#### [Collected data]
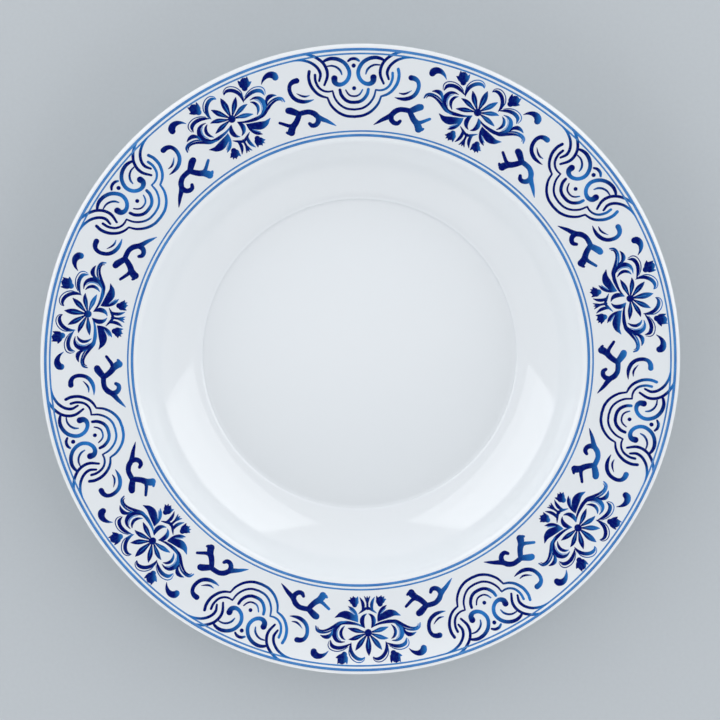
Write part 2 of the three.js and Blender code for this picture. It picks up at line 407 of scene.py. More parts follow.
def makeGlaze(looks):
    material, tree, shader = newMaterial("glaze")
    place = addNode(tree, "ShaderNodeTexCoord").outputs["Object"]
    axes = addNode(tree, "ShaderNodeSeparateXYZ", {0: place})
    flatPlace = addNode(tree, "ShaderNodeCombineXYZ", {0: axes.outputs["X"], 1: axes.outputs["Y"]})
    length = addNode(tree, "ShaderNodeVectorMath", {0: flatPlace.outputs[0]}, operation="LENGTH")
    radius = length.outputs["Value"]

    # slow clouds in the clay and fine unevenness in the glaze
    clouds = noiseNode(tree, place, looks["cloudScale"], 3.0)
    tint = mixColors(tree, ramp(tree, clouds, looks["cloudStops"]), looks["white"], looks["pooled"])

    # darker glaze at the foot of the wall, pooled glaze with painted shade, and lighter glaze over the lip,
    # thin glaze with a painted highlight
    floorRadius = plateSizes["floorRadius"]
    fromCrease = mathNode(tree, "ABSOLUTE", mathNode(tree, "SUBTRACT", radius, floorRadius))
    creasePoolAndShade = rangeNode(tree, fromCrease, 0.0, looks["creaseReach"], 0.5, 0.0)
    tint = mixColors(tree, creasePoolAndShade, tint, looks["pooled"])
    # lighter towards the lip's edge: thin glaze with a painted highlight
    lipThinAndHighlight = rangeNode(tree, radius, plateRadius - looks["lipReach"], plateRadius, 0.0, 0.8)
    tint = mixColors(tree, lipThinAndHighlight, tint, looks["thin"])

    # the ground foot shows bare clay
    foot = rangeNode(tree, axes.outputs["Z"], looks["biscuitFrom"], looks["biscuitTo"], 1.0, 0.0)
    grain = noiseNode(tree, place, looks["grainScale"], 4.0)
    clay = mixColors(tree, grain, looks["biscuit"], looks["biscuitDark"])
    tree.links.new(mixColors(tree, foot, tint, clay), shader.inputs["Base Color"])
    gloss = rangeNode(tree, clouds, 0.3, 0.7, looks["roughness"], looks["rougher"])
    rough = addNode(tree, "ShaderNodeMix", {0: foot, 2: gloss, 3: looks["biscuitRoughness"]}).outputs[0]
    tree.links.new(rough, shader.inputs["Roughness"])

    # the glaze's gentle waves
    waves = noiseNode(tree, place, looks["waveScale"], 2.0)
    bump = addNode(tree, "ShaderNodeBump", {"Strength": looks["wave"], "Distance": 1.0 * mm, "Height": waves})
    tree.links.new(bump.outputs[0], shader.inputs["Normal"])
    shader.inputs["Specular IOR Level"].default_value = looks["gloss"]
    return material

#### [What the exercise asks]
Repeat the listing above without any change.

#### [Solution]
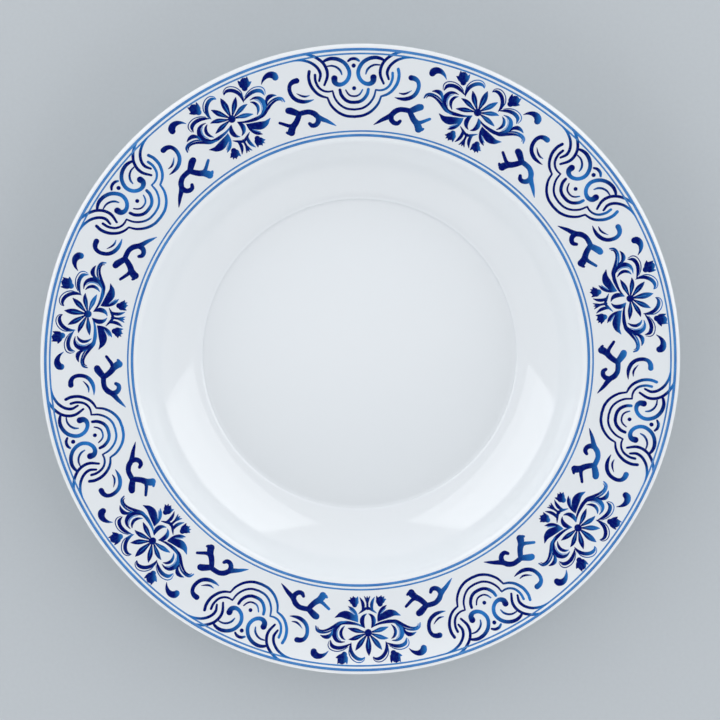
Write part 2 of the three.js and Blender code for this picture. It picks up at line 407 of scene.py. More parts follow.
def makeGlaze(looks):
    material, tree, shader = newMaterial("glaze")
    place = addNode(tree, "ShaderNodeTexCoord").outputs["Object"]
    axes = addNode(tree, "ShaderNodeSeparateXYZ", {0: place})
    flatPlace = addNode(tree, "ShaderNodeCombineXYZ", {0: axes.outputs["X"], 1: axes.outputs["Y"]})
    length = addNode(tree, "ShaderNodeVectorMath", {0: flatPlace.outputs[0]}, operation="LENGTH")
    radius = length.outputs["Value"]

    # slow clouds in the clay and fine unevenness in the glaze
    clouds = noiseNode(tree, place, looks["cloudScale"], 3.0)
    tint = mixColors(tree, ramp(tree, clouds, looks["cloudStops"]), looks["white"], looks["pooled"])

    # darker glaze at the foot of the wall, pooled glaze with painted shade, and lighter glaze over the lip,
    # thin glaze with a painted highlight
    floorRadius = plateSizes["floorRadius"]
    fromCrease = mathNode(tree, "ABSOLUTE", mathNode(tree, "SUBTRACT", radius, floorRadius))
    creasePoolAndShade = rangeNode(tree, fromCrease, 0.0, looks["creaseReach"], 0.5, 0.0)
    tint = mixColors(tree, creasePoolAndShade, tint, looks["pooled"])
    # lighter towards the lip's edge: thin glaze with a painted highlight
    lipThinAndHighlight = rangeNode(tree, radius, plateRadius - looks["lipReach"], plateRadius, 0.0, 0.8)
    tint = mixColors(tree, lipThinAndHighlight, tint, looks["thin"])

    # the ground foot shows bare clay
    foot = rangeNode(tree, axes.outputs["Z"], looks["biscuitFrom"], looks["biscuitTo"], 1.0, 0.0)
    grain = noiseNode(tree, place, looks["grainScale"], 4.0)
    clay = mixColors(tree, grain, looks["biscuit"], looks["biscuitDark"])
    tree.links.new(mixColors(tree, foot, tint, clay), shader.inputs["Base Color"])
    gloss = rangeNode(tree, clouds, 0.3, 0.7, looks["roughness"], looks["rougher"])
    rough = addNode(tree, "ShaderNodeMix", {0: foot, 2: gloss, 3: looks["biscuitRoughness"]}).outputs[0]
    tree.links.new(rough, shader.inputs["Roughness"])

    # the glaze's gentle waves
    waves = noiseNode(tree, place, looks["waveScale"], 2.0)
    bump = addNode(tree, "ShaderNodeBump", {"Strength": looks["wave"], "Distance": 1.0 * mm, "Height": waves})
    tree.links.new(bump.outputs[0], shader.inputs["Normal"])
    shader.inputs["Specular IOR Level"].default_value = looks["gloss"]
    return material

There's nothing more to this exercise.